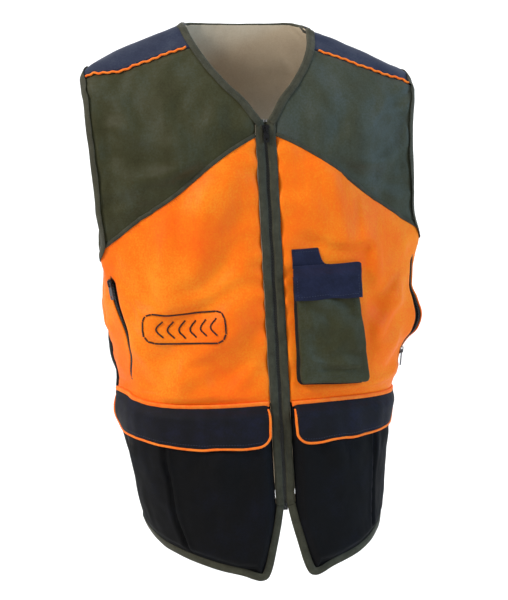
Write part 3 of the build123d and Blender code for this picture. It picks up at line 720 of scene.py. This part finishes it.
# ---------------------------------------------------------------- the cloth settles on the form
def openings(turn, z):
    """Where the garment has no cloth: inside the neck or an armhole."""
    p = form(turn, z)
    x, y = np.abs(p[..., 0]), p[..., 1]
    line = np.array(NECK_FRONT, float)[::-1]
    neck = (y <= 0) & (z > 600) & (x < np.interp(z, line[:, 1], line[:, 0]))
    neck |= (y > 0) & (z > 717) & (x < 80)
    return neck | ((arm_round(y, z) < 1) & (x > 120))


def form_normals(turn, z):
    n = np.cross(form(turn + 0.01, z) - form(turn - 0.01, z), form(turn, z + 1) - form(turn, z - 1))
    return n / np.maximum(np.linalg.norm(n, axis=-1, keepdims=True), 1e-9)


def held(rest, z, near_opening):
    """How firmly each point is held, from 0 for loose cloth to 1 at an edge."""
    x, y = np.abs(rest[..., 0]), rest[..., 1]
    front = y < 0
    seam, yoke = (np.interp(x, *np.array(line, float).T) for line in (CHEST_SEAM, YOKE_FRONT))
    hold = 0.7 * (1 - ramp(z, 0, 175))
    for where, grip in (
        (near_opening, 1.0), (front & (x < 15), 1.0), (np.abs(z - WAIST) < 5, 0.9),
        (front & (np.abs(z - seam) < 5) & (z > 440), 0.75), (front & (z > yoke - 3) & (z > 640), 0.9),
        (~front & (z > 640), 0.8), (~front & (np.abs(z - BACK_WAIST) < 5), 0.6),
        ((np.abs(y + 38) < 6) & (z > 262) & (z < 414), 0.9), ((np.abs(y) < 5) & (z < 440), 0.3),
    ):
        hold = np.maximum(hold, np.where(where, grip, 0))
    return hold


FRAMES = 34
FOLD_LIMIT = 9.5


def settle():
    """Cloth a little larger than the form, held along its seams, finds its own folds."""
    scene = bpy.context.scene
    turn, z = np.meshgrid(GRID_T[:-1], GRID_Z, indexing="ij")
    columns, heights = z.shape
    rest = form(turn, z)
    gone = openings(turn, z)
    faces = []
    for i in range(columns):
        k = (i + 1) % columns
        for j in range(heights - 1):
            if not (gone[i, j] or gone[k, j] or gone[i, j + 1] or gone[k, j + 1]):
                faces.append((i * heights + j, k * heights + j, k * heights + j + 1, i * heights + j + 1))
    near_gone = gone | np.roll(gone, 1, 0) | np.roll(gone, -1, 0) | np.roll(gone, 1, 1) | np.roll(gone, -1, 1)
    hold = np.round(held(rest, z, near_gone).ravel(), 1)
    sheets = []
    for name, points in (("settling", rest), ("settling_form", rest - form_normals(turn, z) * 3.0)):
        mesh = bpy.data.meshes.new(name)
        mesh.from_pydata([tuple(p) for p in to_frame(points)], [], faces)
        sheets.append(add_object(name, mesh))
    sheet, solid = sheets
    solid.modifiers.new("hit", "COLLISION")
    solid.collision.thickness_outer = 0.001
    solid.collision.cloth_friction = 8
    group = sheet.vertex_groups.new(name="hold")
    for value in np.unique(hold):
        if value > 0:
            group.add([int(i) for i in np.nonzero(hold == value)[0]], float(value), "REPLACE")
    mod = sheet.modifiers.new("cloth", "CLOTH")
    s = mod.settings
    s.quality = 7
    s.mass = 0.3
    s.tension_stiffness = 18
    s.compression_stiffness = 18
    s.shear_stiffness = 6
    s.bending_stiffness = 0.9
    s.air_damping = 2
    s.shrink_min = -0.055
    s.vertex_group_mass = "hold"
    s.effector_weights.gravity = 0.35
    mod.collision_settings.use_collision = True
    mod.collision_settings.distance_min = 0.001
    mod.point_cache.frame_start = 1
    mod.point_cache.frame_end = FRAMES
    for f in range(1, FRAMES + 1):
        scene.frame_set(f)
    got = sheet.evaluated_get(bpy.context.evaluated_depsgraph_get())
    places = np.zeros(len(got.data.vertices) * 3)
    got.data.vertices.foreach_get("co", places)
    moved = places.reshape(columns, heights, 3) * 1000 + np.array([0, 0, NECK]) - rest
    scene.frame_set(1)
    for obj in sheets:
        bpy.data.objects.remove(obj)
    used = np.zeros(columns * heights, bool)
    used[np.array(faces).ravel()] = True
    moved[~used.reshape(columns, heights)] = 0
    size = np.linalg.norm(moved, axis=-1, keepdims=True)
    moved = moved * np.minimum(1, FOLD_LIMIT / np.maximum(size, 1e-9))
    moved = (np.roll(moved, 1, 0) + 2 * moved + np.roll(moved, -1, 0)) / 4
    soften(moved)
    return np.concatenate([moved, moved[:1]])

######

*WRITTEN TASK*
Write down again the exact lines running from the beginning of the data to the line containing "axis=-1, keepdims=True), 1e-9)", with both ends included.

*OUTPUT FOR THIS TASK*
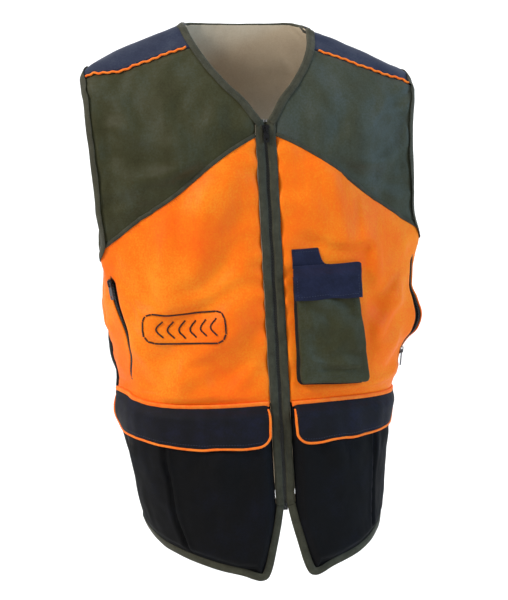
Write part 3 of the build123d and Blender code for this picture. It picks up at line 720 of scene.py. This part finishes it.
# ---------------------------------------------------------------- the cloth settles on the form
def openings(turn, z):
    """Where the garment has no cloth: inside the neck or an armhole."""
    p = form(turn, z)
    x, y = np.abs(p[..., 0]), p[..., 1]
    line = np.array(NECK_FRONT, float)[::-1]
    neck = (y <= 0) & (z > 600) & (x < np.interp(z, line[:, 1], line[:, 0]))
    neck |= (y > 0) & (z > 717) & (x < 80)
    return neck | ((arm_round(y, z) < 1) & (x > 120))


def form_normals(turn, z):
    n = np.cross(form(turn + 0.01, z) - form(turn - 0.01, z), form(turn, z + 1) - form(turn, z - 1))
    return n / np.maximum(np.linalg.norm(n, axis=-1, keepdims=True), 1e-9)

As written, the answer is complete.